Tuesday, June 24, 2008

Attitude

I am sick of Aaron's bad attitude.

Anything he can't get right the very first time seems to put him in tears and "I HATE *fill in the blank*"

Example. Today he had a friend over and I found some paper airplane instructions and printed them out. They were a little harder to follow than I thought. Aaron is nearly reduced to tears and of course announces how much he hates this stupid paper airplane.

His friend, nary a tear in site, said, "I don't hate it, it's just hard." Then pleasantly kept trying.

Any suggestions on how to get Aaron to adopt a similar attitude?

4 comments:

Minda said...

You have my sympathy. IM can pitch a frustration fit with the best of them. To be honest, time has helped more than anything. Her teacher said in the last report card that IM hasn't thrown a crying "I hate math" fit in months!

(But if you get any tips, send them my way.
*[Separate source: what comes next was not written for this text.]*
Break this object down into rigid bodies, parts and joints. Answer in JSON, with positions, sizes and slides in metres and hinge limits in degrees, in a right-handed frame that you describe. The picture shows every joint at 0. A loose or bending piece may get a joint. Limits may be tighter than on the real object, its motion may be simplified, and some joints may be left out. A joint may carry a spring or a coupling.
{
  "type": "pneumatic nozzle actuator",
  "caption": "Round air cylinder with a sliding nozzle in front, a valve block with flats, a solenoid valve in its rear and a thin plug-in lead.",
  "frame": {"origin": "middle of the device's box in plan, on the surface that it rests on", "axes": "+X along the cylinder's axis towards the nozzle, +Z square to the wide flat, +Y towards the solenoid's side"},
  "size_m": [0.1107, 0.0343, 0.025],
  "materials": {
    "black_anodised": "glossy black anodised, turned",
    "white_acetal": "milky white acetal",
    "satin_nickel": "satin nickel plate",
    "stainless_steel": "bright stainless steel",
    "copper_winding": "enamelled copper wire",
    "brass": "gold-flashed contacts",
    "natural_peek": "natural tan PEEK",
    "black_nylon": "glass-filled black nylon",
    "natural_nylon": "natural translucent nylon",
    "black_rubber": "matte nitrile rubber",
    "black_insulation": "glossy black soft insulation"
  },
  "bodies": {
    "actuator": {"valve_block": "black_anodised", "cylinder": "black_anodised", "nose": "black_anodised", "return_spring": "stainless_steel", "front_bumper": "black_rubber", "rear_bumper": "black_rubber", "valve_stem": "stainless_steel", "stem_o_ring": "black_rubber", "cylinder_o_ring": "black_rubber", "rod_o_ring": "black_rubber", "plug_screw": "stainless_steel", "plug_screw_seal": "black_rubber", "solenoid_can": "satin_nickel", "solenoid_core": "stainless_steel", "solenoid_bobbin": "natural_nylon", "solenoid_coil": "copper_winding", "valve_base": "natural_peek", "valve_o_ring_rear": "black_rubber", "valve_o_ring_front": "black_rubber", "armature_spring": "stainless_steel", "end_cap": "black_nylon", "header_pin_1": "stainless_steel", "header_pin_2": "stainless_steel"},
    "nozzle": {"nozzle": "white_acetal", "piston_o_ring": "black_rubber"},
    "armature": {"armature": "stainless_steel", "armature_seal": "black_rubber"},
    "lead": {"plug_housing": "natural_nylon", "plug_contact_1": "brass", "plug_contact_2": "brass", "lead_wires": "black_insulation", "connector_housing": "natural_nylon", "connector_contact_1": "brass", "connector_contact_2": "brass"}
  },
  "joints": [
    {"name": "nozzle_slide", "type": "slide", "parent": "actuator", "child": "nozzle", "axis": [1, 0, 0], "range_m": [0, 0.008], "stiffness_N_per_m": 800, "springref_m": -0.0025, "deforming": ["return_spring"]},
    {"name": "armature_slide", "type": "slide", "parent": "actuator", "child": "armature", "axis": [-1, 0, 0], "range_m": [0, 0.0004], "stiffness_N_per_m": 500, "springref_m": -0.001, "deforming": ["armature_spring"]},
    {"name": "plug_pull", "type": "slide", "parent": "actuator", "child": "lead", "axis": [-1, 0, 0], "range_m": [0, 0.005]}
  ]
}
We could use all the extra help we can get.)

PixelFish said...

I might bring up a list of things they'd really dislike a lot more than X, or a list of things that are comparatively better, and get them to think a bit more about the language they use. "Do you really HATE making the paper airplane? On a scale of 1 spinach for dinner to 10 picking splinters out of your big toe, where would you place the paper airplane?"

Also, when you see him being more positive in the future, praise him then. (Comparisons to other people are, as Shakespeare said, odious, so, alas, you can't really call out his friend's excellent behaviour too much but comparisons to one's own behaviour are hard to shake.) Say things like, "Wow, I noticed you didn't complain at all about X, even though it was really hard. That really impressed me."
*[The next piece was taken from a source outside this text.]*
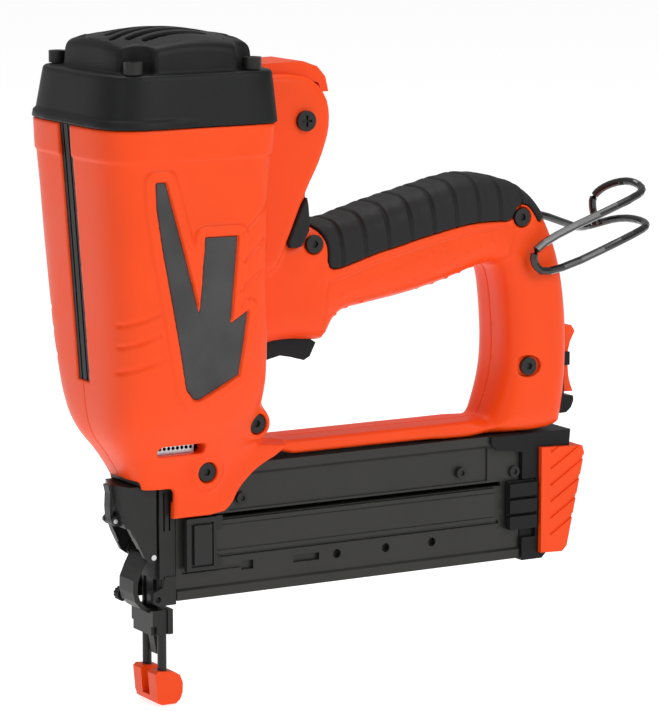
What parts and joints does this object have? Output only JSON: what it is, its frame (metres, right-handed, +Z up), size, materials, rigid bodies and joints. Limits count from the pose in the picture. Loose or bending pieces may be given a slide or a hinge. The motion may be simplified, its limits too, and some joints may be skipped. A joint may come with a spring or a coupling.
{
  "type": "cordless gas brad nailer",
  "caption": "Cordless gas nailer with orange housing, dark cap, D-shaped handle, straight magazine, battery in the rear post and a swinging wire hook.",
  "frame": {"origin": "centre of the nail exit hole on the no-mar tip's work face, on the drive axis", "axes": "+X to the rear along the magazine, +Z up along the drive axis to the cap, -Y is the tool's left side"},
  "size_m": [0.2882, 0.0926, 0.2926],
  "materials": {
    "orange_plastic": "satin",
    "charcoal_plastic": "satin",
    "black_rubber": "matte",
    "black_metal": "satin",
    "bright_steel": "ground",
    "black_gloss": "gloss",
    "grey_inlay": "fine grain",
    "aluminium": "machined",
    "black_anodised": "anodised",
    "foam": "open foam",
    "board_green": "lacquered",
    "cell_metal": "lacquered",
    "valve_blue": "gloss",
    "contact_brass": "plated",
    "wire_black": "gloss coat"
  },
  "bodies": {
    "tool": {"housing_near": "orange_plastic", "housing_far": "orange_plastic", "front_strip": "black_gloss", "inlay_near": "grey_inlay", "inlay_far": "grey_inlay", "vent_mesh": "bright_steel", "cap_cover": "charcoal_plastic", "cap_screws": "black_metal", "air_filter": "foam", "cylinder_head": "aluminium", "head_seal": "black_rubber", "fan_motor": "bright_steel", "spark_plug": "bright_steel", "sleeve_spring": "bright_steel", "cylinder_tube": "aluminium", "reed_band": "bright_steel", "bumper": "black_rubber", "nose_casting": "black_metal", "door_pin": "bright_steel", "mag_channel": "black_anodised", "mag_rail": "black_anodised", "brad_strip": "bright_steel", "mag_screws": "black_metal", "mag_end_cap": "charcoal_plastic", "end_bumper": "orange_plastic", "grip_rubber": "black_rubber", "neck_pads": "black_rubber", "trigger_pin": "bright_steel", "trigger_spring": "bright_steel", "trigger_switch": "charcoal_plastic", "circuit_board": "board_green", "door_screws": "black_metal", "fuel_cell": "cell_metal", "metering_valve": "valve_blue", "battery_bay": "charcoal_plastic", "battery_contacts": "contact_brass", "hook_bush": "bright_steel", "housing_screws": "black_metal"},
    "work_contact": {"probe": "black_metal", "linkage_yoke": "black_metal", "combustion_sleeve": "bright_steel"},
    "tip": {"no_mar_tip": "orange_plastic"},
    "drive": {"piston": "aluminium", "piston_ring": "bright_steel", "driver_blade": "bright_steel"},
    "fan": {"fan": "charcoal_plastic"},
    "trigger": {"trigger": "charcoal_plastic"},
    "fuel_door": {"fuel_door": "orange_plastic"},
    "nose_door": {"nose_door": "black_metal", "lever_pin": "bright_steel"},
    "jam_lever": {"jam_lever": "black_metal"},
    "depth_wheel": {"depth_wheel": "charcoal_plastic"},
    "follower": {"follower": "black_metal", "follower_spring": "bright_steel"},
    "mag_latch": {"mag_latch": "charcoal_plastic"},
    "battery": {"battery_pack": "charcoal_plastic"},
    "battery_latch": {"battery_latch": "orange_plastic"},
    "hook": {"hook_wire": "wire_black"}
  },
  "joints": [
    {"name": "work_contact_press", "type": "slide", "parent": "tool", "child": "work_contact", "axis": [0, 0, 1], "range_m": [0, 0.012], "stiffness_N_per_m": 900, "springref_m": -0.012, "deforming": ["sleeve_spring"]},
    {"name": "no_mar_tip_pull", "type": "slide", "parent": "work_contact", "child": "tip", "axis": [0, 0, -1], "range_m": [0, 0.02]},
    {"name": "piston_stroke", "type": "slide", "parent": "tool", "child": "drive", "axis": [0, 0, -1], "range_m": [0, 0.08]},
    {"name": "fan_spin", "type": "hinge", "parent": "tool", "child": "fan", "pos_m": [0, 0, 0.23], "axis": [0, 0, 1], "continuous": true},
    {"name": "trigger_pull", "type": "hinge", "parent": "tool", "child": "trigger", "pos_m": [0.053, 0, 0.158], "axis": [0, -1, 0], "range_deg": [0, 10], "stiffness_Nm_per_rad": 0.3, "springref_deg": -17.19, "deforming": ["trigger_spring"]},
    {"name": "fuel_door_open", "type": "hinge", "parent": "tool", "child": "fuel_door", "pos_m": [0.0615, 0, 0.251], "axis": [0, 1, 0], "range_deg": [0, 88]},
    {"name": "nose_door_open", "type": "hinge", "parent": "tool", "child": "nose_door", "pos_m": [-0.009, 0, 0.0662], "axis": [0, -1, 0], "range_deg": [0, 60]},
    {"name": "jam_lever_open", "type": "hinge", "parent": "nose_door", "child": "jam_lever", "pos_m": [-0.0231, 0, 0.082], "axis": [0, -1, 0], "range_deg": [0, 60]},
    {"name": "depth_wheel_turn", "type": "hinge", "parent": "work_contact", "child": "depth_wheel", "pos_m": [-0.0129, 0.0103, 0.0465], "axis": [0, 1, 0], "range_deg": [-180, 180]},
    {"name": "follower_slide", "type": "slide", "parent": "tool", "child": "follower", "axis": [1, 0, 0], "range_m": [0, 0.14], "stiffness_N_per_m": 12, "springref_m": -0.3},
    {"name": "magazine_latch_press", "type": "slide", "parent": "tool", "child": "mag_latch", "axis": [0, 0, -1], "range_m": [0, 0.004], "stiffness_N_per_m": 400, "springref_m": -0.004},
    {"name": "battery_slide", "type": "slide", "parent": "tool", "child": "battery", "axis": [1, 0, 0], "range_m": [0, 0.045]},
    {"name": "battery_latch_rock", "type": "hinge", "parent": "battery", "child": "battery_latch", "pos_m": [0.2029, 0, 0.135], "axis": [0, 1, 0], "range_deg": [-3, 3], "stiffness_Nm_per_rad": 0.2},
    {"name": "hook_swing", "type": "hinge", "parent": "tool", "child": "hook", "pos_m": [0.184, 0.003, 0.2005], "axis": [1, 0, 0], "range_deg": [-180, 0]}
  ]
}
Also, you can do what John and I do with each other--we practise. I had a meltdown once in SF over parking, so the next time we knew we were going to be in a similar situation, we said to ourselves, "Look, this is going to be like this time. What will we do to avoid this meltdown?" We identified behaviour and language that triggered arguments and conscientiously tried to avoid it. Then after a few tries, we praised each other for our efforts. Less meltdowns occured all around.

Anonymous said...

Have you read the book "Mindset" by Carol S. Dweck? It discusses two fundamentally different approaches to difficult tasks.
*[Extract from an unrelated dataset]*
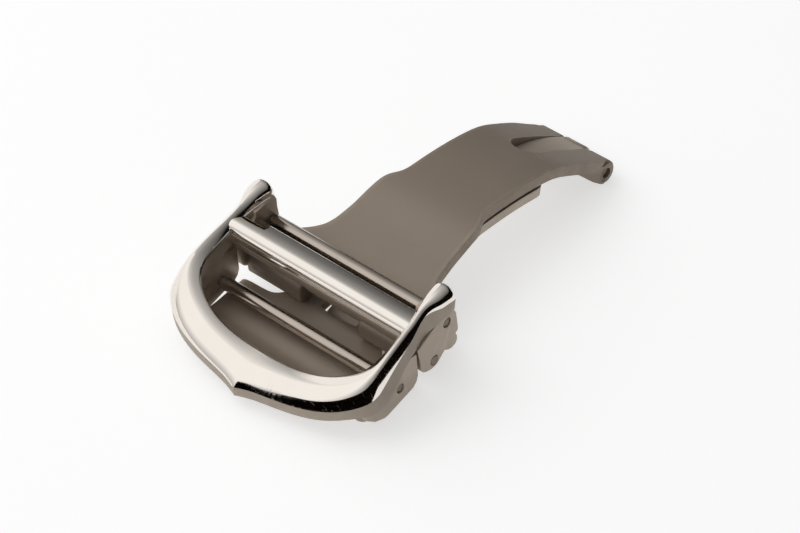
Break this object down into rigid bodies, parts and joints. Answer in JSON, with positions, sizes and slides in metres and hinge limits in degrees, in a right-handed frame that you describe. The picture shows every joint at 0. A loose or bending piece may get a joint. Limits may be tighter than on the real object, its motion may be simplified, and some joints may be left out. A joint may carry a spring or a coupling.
{
  "type": "deployant clasp",
  "caption": "Folding watch strap clasp: a shield-shaped cover frame with a cross bar and horns turns up on a yoke, which swings on two curved nesting blades hinged at the far end.",
  "frame": {"origin": "middle of the closed clasp's box, on the surface that it rests on", "axes": "+X from the point of the frame to the fold, +Y along every hinge pin, +Z away from the wrist"},
  "size_m": [0.0432, 0.022, 0.0096],
  "materials": {
    "polished_steel": "polished",
    "satin_steel": "satin",
    "spring_steel": "drawn wire"
  },
  "bodies": {
    "lower_arm": {"lower_blade": "satin_steel", "strap_bar_tube": "satin_steel", "strap_bar_spring": "spring_steel"},
    "upper_arm": {"upper_blade": "satin_steel", "fold_pin": "satin_steel"},
    "yoke": {"yoke_plate_left": "satin_steel", "yoke_plate_right": "satin_steel", "head_hinge_pin": "satin_steel", "rear_rod_pin": "satin_steel"},
    "cover": {"cover_frame": "polished_steel", "front_rod_pin": "satin_steel"},
    "front_roller": {"front_rod_sleeve": "polished_steel"},
    "rear_roller": {"rear_rod_sleeve": "polished_steel"},
    "bar_tip_left": {"strap_bar_tip_left": "satin_steel"},
    "bar_tip_right": {"strap_bar_tip_right": "satin_steel"}
  },
  "joints": [
    {"name": "fold", "type": "hinge", "parent": "lower_arm", "child": "upper_arm", "pos_m": [0.0205, 0, 0.0011], "axis": [0, 1, 0], "range_deg": [0, 175]},
    {"name": "head_swing", "type": "hinge", "parent": "upper_arm", "child": "yoke", "pos_m": [-0.0092, 0, 0.003], "axis": [0, 1, 0], "range_deg": [-157.5, 0]},
    {"name": "cover_pivot", "type": "hinge", "parent": "yoke", "child": "cover", "pos_m": [-0.00772, 0, 0.006], "axis": [0, 1, 0], "range_deg": [0, 50]},
    {"name": "front_roller_spin", "type": "hinge", "parent": "cover", "child": "front_roller", "pos_m": [-0.01322, 0, 0.00266], "axis": [0, 1, 0], "continuous": true},
    {"name": "rear_roller_spin", "type": "hinge", "parent": "yoke", "child": "rear_roller", "pos_m": [-0.00772, 0, 0.006], "axis": [0, 1, 0], "continuous": true},
    {"name": "bar_tip_left_push", "type": "slide", "parent": "lower_arm", "child": "bar_tip_left", "axis": [0, -1, 0], "range_m": [0, 0.0011], "stiffness_N_per_m": 800, "springref_m": -0.001, "deforming": ["strap_bar_spring"]},
    {"name": "bar_tip_right_push", "type": "slide", "parent": "lower_arm", "child": "bar_tip_right", "axis": [0, 1, 0], "range_m": [0, 0.0011], "stiffness_N_per_m": 800, "springref_m": -0.001, "deforming": ["strap_bar_spring"]}
  ],
  "couplings": [
    {"joint": "head_swing", "follows": "fold", "ratio": -0.9}
  ]
}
In one approach, people believe that failure reflects negatively upon them; thus, if they fail at a difficult task they may react much like Aaron did (or like Avery does), reducing their efforts so that everyone can see that they've only failed because they didn't try very hard, or disparaging the task itself.

Aaron's friend perfectly represents the other approach, wherein regular failure is an expected part of growth.

Anyway, it's been a year and a half since I read it, but I remember it offering some advice on parenting strategies. I'll loan it to you, if you like.

Grant

Jenn said...

My daughter is the same way, times 10. It's so frustrating. There's no reasoning with her, either. We've tried all kinds of things.

I read once that Edison made something like 1000 lightbulbs that didn't work before he made one that did. His attitude was, "I figured out 1000 ways that lightbulbs don't work." What an amazing attitude.

I have no idea how to get someone else to see it that way, though. :) Good luck!